### [Exercise material]
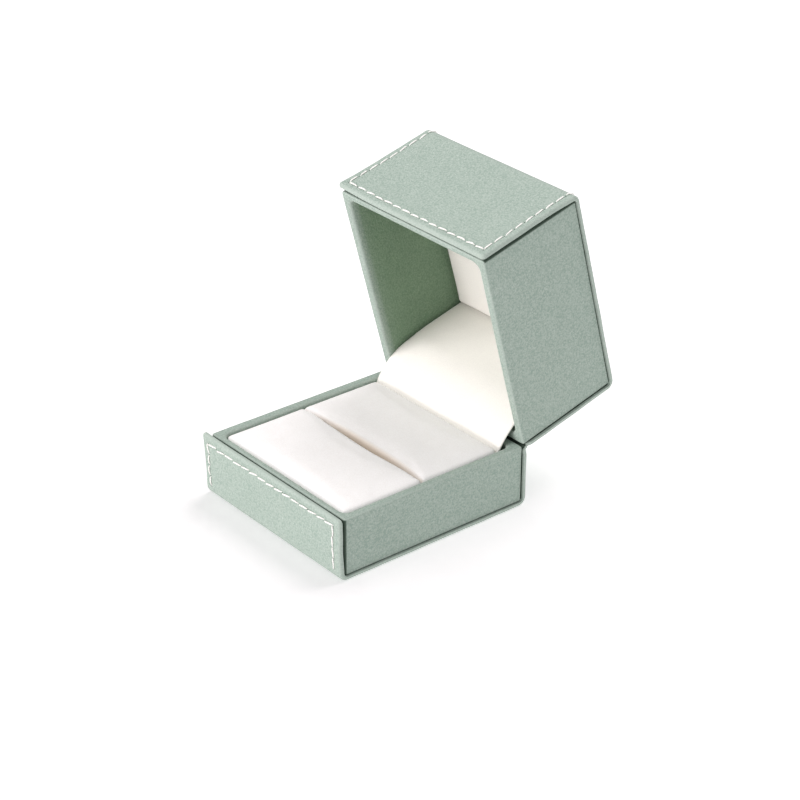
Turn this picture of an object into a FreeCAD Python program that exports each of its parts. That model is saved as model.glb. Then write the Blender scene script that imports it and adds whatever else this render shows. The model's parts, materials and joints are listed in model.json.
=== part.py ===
"""Ring box: a lined tray base and a deeper lid, both held by one folded leatherette wrap.

Frame: origin at the centre of the underside, X across the box, Y from the front (-Y) to the
hinge (+Y), Z up. The box is modelled at rest with the lid standing open on its stop. Lid pieces
are drawn as if the lid were shut and their placement swings them back about the hinge line.
All lengths are millimetres.
"""

import FreeCAD, Part
import Sketcher
import math
import os
import re

TOUCH = 1e-4    # two coordinates this close are the same, mm
NOTHING = 1e-6  # a volume this small is none, mm3

doc = FreeCAD.newDocument("RingBox")
sheet = doc.addObject("Spreadsheet::Sheet", "Sizes")

# ---------------------------------------------------------------- driving sizes

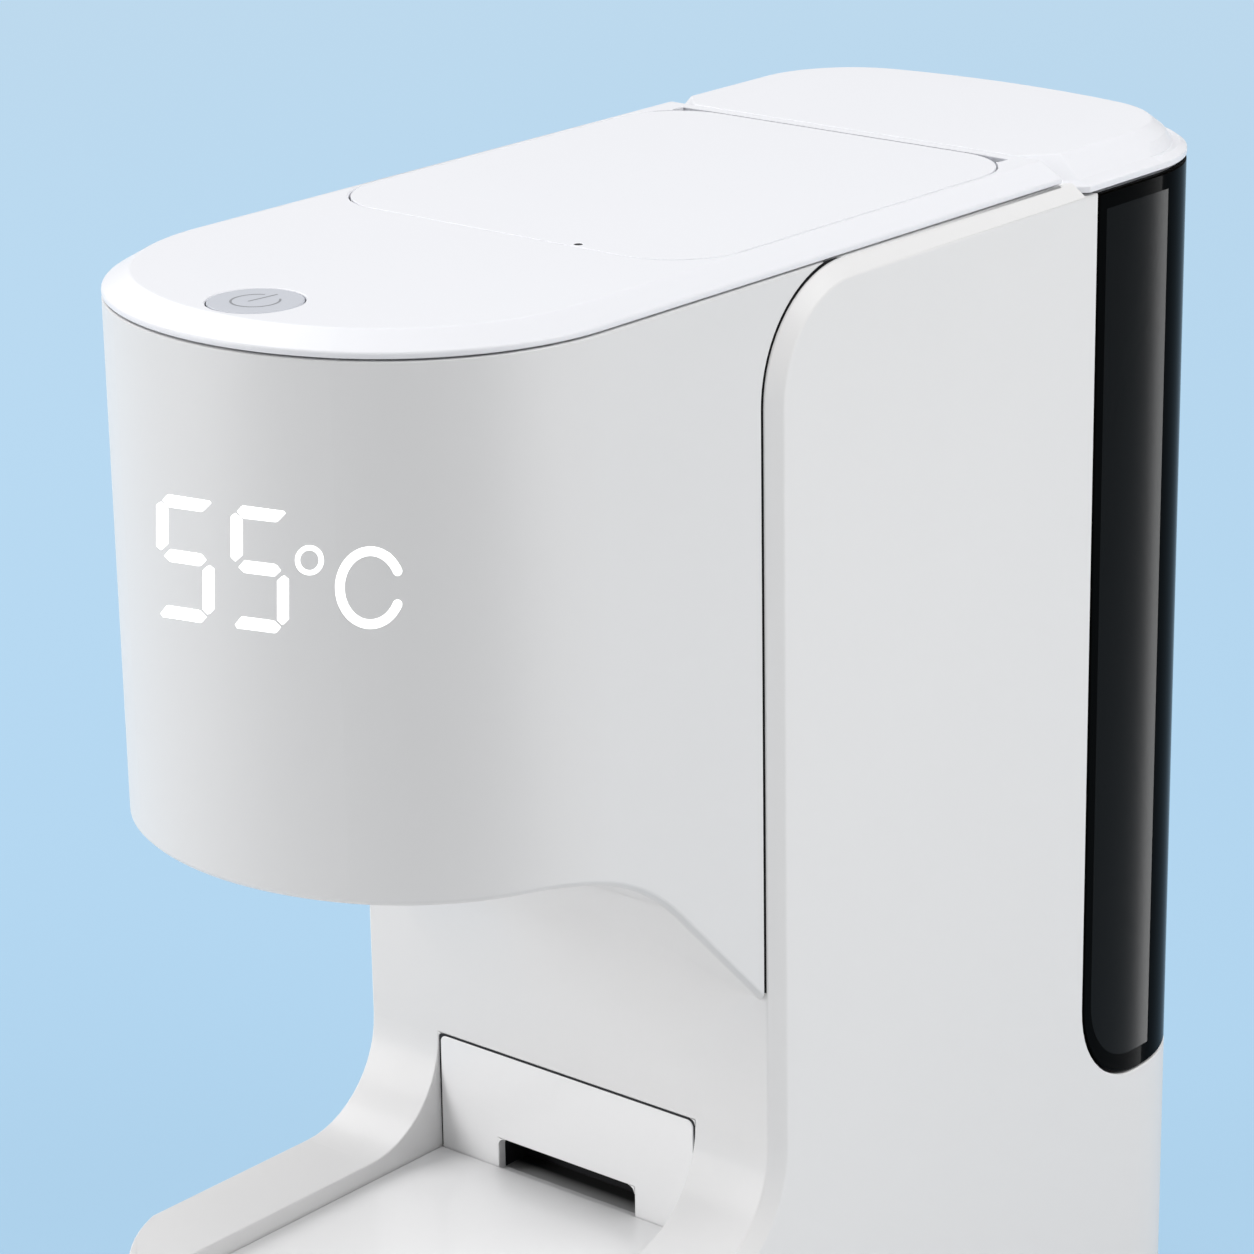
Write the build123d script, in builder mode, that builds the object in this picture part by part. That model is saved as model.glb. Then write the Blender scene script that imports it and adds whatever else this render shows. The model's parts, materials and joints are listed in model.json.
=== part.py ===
"""Formula water dispenser: an L-shaped body with a rounded head over the bottle space.

Millimetres, +Z up. The front faces -Y. The origin is on the surface that the feet stand on,
under the middle of the outline.
"""
import os
from math import asin, cos, pi, radians, sin, sqrt

from build123d import *

# Overall sizes
total_height = 368.0
body_half = 73.0
head_step = 3.0
base_nose_y = -171.0
head_nose_y = -165.0
back_y = 171.0

# Walls and clearances
wall = 2.5
flange_wall = 4.0
seam = 0.8
cover_seam = 0.5
slide_gap = 0.3
lid_gap = 0.5
button_gap = 0.3
seat_gap = 0.3
run_gap = 0.05

# Plan curves: a wide arc across each end and a tighter arc at each corner
head_nose_r = 80.0
head_corner_r = 62.0
base_nose_r = 90.0
base_corner_r = 55.0
back_r = 220.0
back_corner_r = 40.0

# Side outline of the body
column_y = -41.5
arm_top_z = 103.0
swoop_r = 28.0
shoulder_r = 32.0
side_bevel = 4.5
feet_height = 3.0
plate_thickness = 2.5

# Head
head_height = 140.0
tail_start_y = -126.0
tail_bend_r = 70.0
tail_drop = 56.0
floor_recess = 2.0

# Top cover, its bevel, and the tank's cap
cover_lip = 1.5
cover_bevel_height = 4.0
cover_bevel_inset = 7.0
cap_split_y = 85.0
cap_lip = 1.8
cap_ledge_height = 2.7
cap_ledge_inset = 4.0
cap_facet_inset = 10.0
cap_corner_x = 8.0
cap_corner_y = 8.5
cap_height = 9.2

# Hatch lid in the top cover
lid_front_y = -59.3
lid_back_margin = 4.5
lid_side_margin = 8.5
lid_corner_r = 20.0
lid_thickness = 3.0
ledge_width = 7.0
ledge_drop = 4.6
skirt_drop = 7.4
skirt_wall = 1.6
seal_width = 3.0
seal_margin = 2.0
hinge_drop = 2.0
hinge_pin_r = 0.6
hinge_pin_margin = 3.0
hinge_cut_margin = 2.0
hinge_ear_r = 1.2
hinge_ear_x = 33.0
hinge_ear_width = 6.0
vent_hole_x = 25.0
vent_hole_y = -57.0
vent_hole_r = 1.1

# Power button, its switch and board
button_y = -144.2
button_r = 11.9
button_top = 2.8
button_flange = 1.1
button_flange_height = 2.0
button_travel = 1.2
cover_deck = 2.5
cover_rim = 6.0
cover_pocket_y = -70.0
stem_r = 2.5
switch_side = 6.0
switch_height = 3.5
switch_plunger_r = 1.6
switch_plunger_height = 1.4
control_board_drop = 16.0
control_board_half = 22.0
control_board_length = 32.0
control_board_y = -138.0
board_thickness = 1.6
standoff_r = 2.5

# Display behind the head shell
display_drop = 34.0
display_height = 50.0
display_left_x = -26.0
display_side_margin = 16.0
display_board_y = -134.0
display_margin = 5.0
display_rib = 2.5
display_cells = 3

# Filter well under the lid, and its cartridge
well_half = 50.0
well_front_y = -5.0
well_back_y = 72.0
well_drop = 78.0
well_corner_r = 10.0
well_wall = 2.0
well_flange_reach = 10.0
deck_opening_half = 55.5
deck_opening_front_y = -22.0
deck_opening_back_y = 75.0
cartridge_r = 22.0
cartridge_height = 46.0
cartridge_x = 22.0
cartridge_knob_r = 7.0
cartridge_knob_height = 12.0

# Water tank in the rear bay, its cap and the cap's seal
tank_front_y = 98.0
tank_bottom_z = 95.0
tank_corner_r = 28.0
tank_wall = 2.2
bay_gap = 0.5
cap_gap = 1.2
cap_plug_wall = 2.0
cap_plug_depth = 8.0
plug_corner = 0.6
cap_seal_height = 3.0
cap_seal_width = 1.2
cap_pocket_inset = 13.0
cap_deck = 2.5

# Valve in the tank's floor and its socket in the body
valve_r = 11.0
valve_flange_r = 14.0
valve_flange_height = 2.0
valve_bore_r = 6.0
valve_seat_z = 102.0
valve_seat_height = 3.0
valve_seat_r = 3.0
valve_cage_r = 8.5
valve_cage_top_z = 118.0
valve_window = 6.0
stem_rod_r = 1.6
stem_head_r = 5.0
stem_head_height = 2.0
stem_lift = 1.5
spring_r = 3.2
spring_wall = 0.8
socket_r = 14.0
socket_flange_r = 17.0
socket_flange_height = 3.0
nipple_r = 4.0
nipple_top_z = 101.0
socket_seal_r = 5.5
socket_seal_height = 1.5

# Hoses and their spigots
hose_bore_r = 3.0
hose_r = 4.5
hose_bend_r = 14.0
spigot_bore_r = 1.8
spigot_length = 12.0
hose_run_drop = 100.0
hose_window_half = 26.0
hose_window_height = 26.0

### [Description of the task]
Recopy the entries above in their entirety, exactly.

### [Solution to this task]
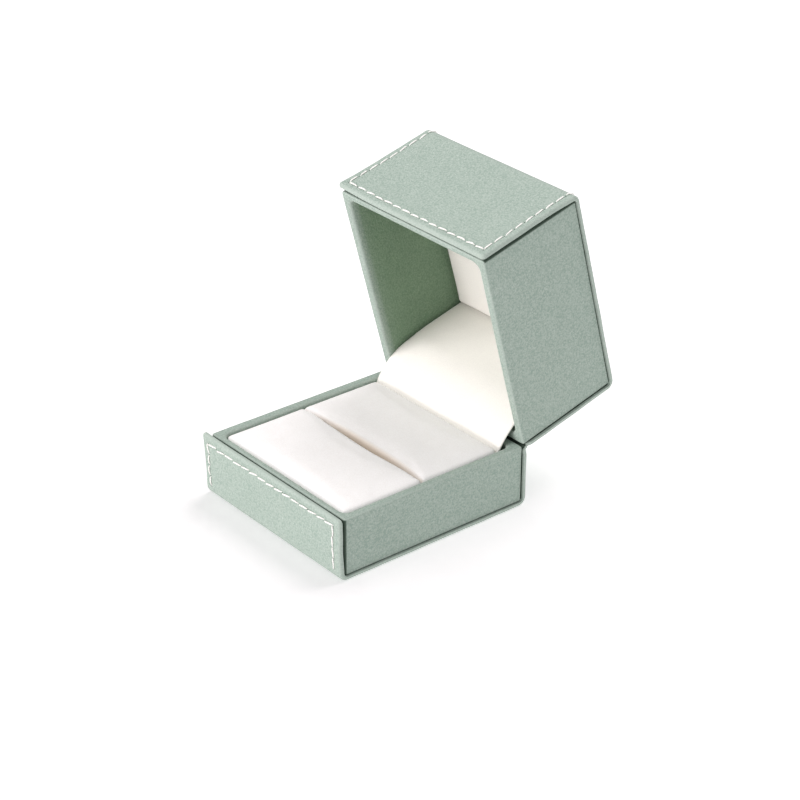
Turn this picture of an object into a FreeCAD Python program that exports each of its parts. That model is saved as model.glb. Then write the Blender scene script that imports it and adds whatever else this render shows. The model's parts, materials and joints are listed in model.json.
=== part.py ===
"""Ring box: a lined tray base and a deeper lid, both held by one folded leatherette wrap.

Frame: origin at the centre of the underside, X across the box, Y from the front (-Y) to the
hinge (+Y), Z up. The box is modelled at rest with the lid standing open on its stop. Lid pieces
are drawn as if the lid were shut and their placement swings them back about the hinge line.
All lengths are millimetres.
"""

import FreeCAD, Part
import Sketcher
import math
import os
import re

TOUCH = 1e-4    # two coordinates this close are the same, mm
NOTHING = 1e-6  # a volume this small is none, mm3

doc = FreeCAD.newDocument("RingBox")
sheet = doc.addObject("Spreadsheet::Sheet", "Sizes")

# ---------------------------------------------------------------- driving sizes

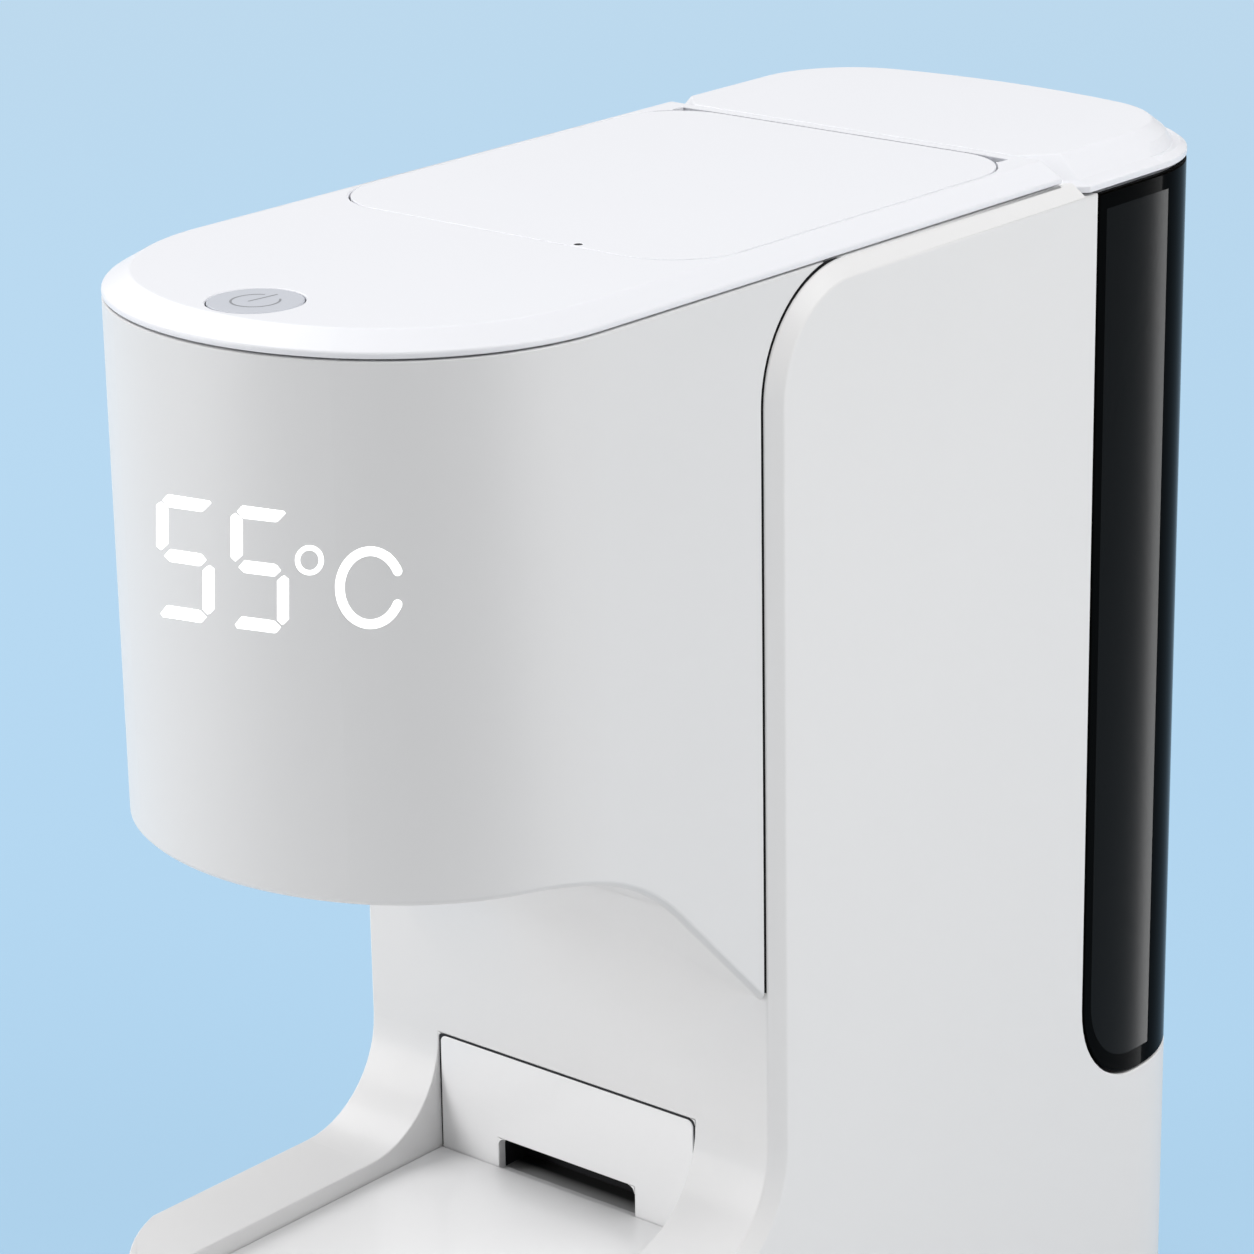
Write the build123d script, in builder mode, that builds the object in this picture part by part. That model is saved as model.glb. Then write the Blender scene script that imports it and adds whatever else this render shows. The model's parts, materials and joints are listed in model.json.
=== part.py ===
"""Formula water dispenser: an L-shaped body with a rounded head over the bottle space.

Millimetres, +Z up. The front faces -Y. The origin is on the surface that the feet stand on,
under the middle of the outline.
"""
import os
from math import asin, cos, pi, radians, sin, sqrt

from build123d import *

# Overall sizes
total_height = 368.0
body_half = 73.0
head_step = 3.0
base_nose_y = -171.0
head_nose_y = -165.0
back_y = 171.0

# Walls and clearances
wall = 2.5
flange_wall = 4.0
seam = 0.8
cover_seam = 0.5
slide_gap = 0.3
lid_gap = 0.5
button_gap = 0.3
seat_gap = 0.3
run_gap = 0.05

# Plan curves: a wide arc across each end and a tighter arc at each corner
head_nose_r = 80.0
head_corner_r = 62.0
base_nose_r = 90.0
base_corner_r = 55.0
back_r = 220.0
back_corner_r = 40.0

# Side outline of the body
column_y = -41.5
arm_top_z = 103.0
swoop_r = 28.0
shoulder_r = 32.0
side_bevel = 4.5
feet_height = 3.0
plate_thickness = 2.5

# Head
head_height = 140.0
tail_start_y = -126.0
tail_bend_r = 70.0
tail_drop = 56.0
floor_recess = 2.0

# Top cover, its bevel, and the tank's cap
cover_lip = 1.5
cover_bevel_height = 4.0
cover_bevel_inset = 7.0
cap_split_y = 85.0
cap_lip = 1.8
cap_ledge_height = 2.7
cap_ledge_inset = 4.0
cap_facet_inset = 10.0
cap_corner_x = 8.0
cap_corner_y = 8.5
cap_height = 9.2

# Hatch lid in the top cover
lid_front_y = -59.3
lid_back_margin = 4.5
lid_side_margin = 8.5
lid_corner_r = 20.0
lid_thickness = 3.0
ledge_width = 7.0
ledge_drop = 4.6
skirt_drop = 7.4
skirt_wall = 1.6
seal_width = 3.0
seal_margin = 2.0
hinge_drop = 2.0
hinge_pin_r = 0.6
hinge_pin_margin = 3.0
hinge_cut_margin = 2.0
hinge_ear_r = 1.2
hinge_ear_x = 33.0
hinge_ear_width = 6.0
vent_hole_x = 25.0
vent_hole_y = -57.0
vent_hole_r = 1.1

# Power button, its switch and board
button_y = -144.2
button_r = 11.9
button_top = 2.8
button_flange = 1.1
button_flange_height = 2.0
button_travel = 1.2
cover_deck = 2.5
cover_rim = 6.0
cover_pocket_y = -70.0
stem_r = 2.5
switch_side = 6.0
switch_height = 3.5
switch_plunger_r = 1.6
switch_plunger_height = 1.4
control_board_drop = 16.0
control_board_half = 22.0
control_board_length = 32.0
control_board_y = -138.0
board_thickness = 1.6
standoff_r = 2.5

# Display behind the head shell
display_drop = 34.0
display_height = 50.0
display_left_x = -26.0
display_side_margin = 16.0
display_board_y = -134.0
display_margin = 5.0
display_rib = 2.5
display_cells = 3

# Filter well under the lid, and its cartridge
well_half = 50.0
well_front_y = -5.0
well_back_y = 72.0
well_drop = 78.0
well_corner_r = 10.0
well_wall = 2.0
well_flange_reach = 10.0
deck_opening_half = 55.5
deck_opening_front_y = -22.0
deck_opening_back_y = 75.0
cartridge_r = 22.0
cartridge_height = 46.0
cartridge_x = 22.0
cartridge_knob_r = 7.0
cartridge_knob_height = 12.0

# Water tank in the rear bay, its cap and the cap's seal
tank_front_y = 98.0
tank_bottom_z = 95.0
tank_corner_r = 28.0
tank_wall = 2.2
bay_gap = 0.5
cap_gap = 1.2
cap_plug_wall = 2.0
cap_plug_depth = 8.0
plug_corner = 0.6
cap_seal_height = 3.0
cap_seal_width = 1.2
cap_pocket_inset = 13.0
cap_deck = 2.5

# Valve in the tank's floor and its socket in the body
valve_r = 11.0
valve_flange_r = 14.0
valve_flange_height = 2.0
valve_bore_r = 6.0
valve_seat_z = 102.0
valve_seat_height = 3.0
valve_seat_r = 3.0
valve_cage_r = 8.5
valve_cage_top_z = 118.0
valve_window = 6.0
stem_rod_r = 1.6
stem_head_r = 5.0
stem_head_height = 2.0
stem_lift = 1.5
spring_r = 3.2
spring_wall = 0.8
socket_r = 14.0
socket_flange_r = 17.0
socket_flange_height = 3.0
nipple_r = 4.0
nipple_top_z = 101.0
socket_seal_r = 5.5
socket_seal_height = 1.5

# Hoses and their spigots
hose_bore_r = 3.0
hose_r = 4.5
hose_bend_r = 14.0
spigot_bore_r = 1.8
spigot_length = 12.0
hose_run_drop = 100.0
hose_window_half = 26.0
hose_window_height = 26.0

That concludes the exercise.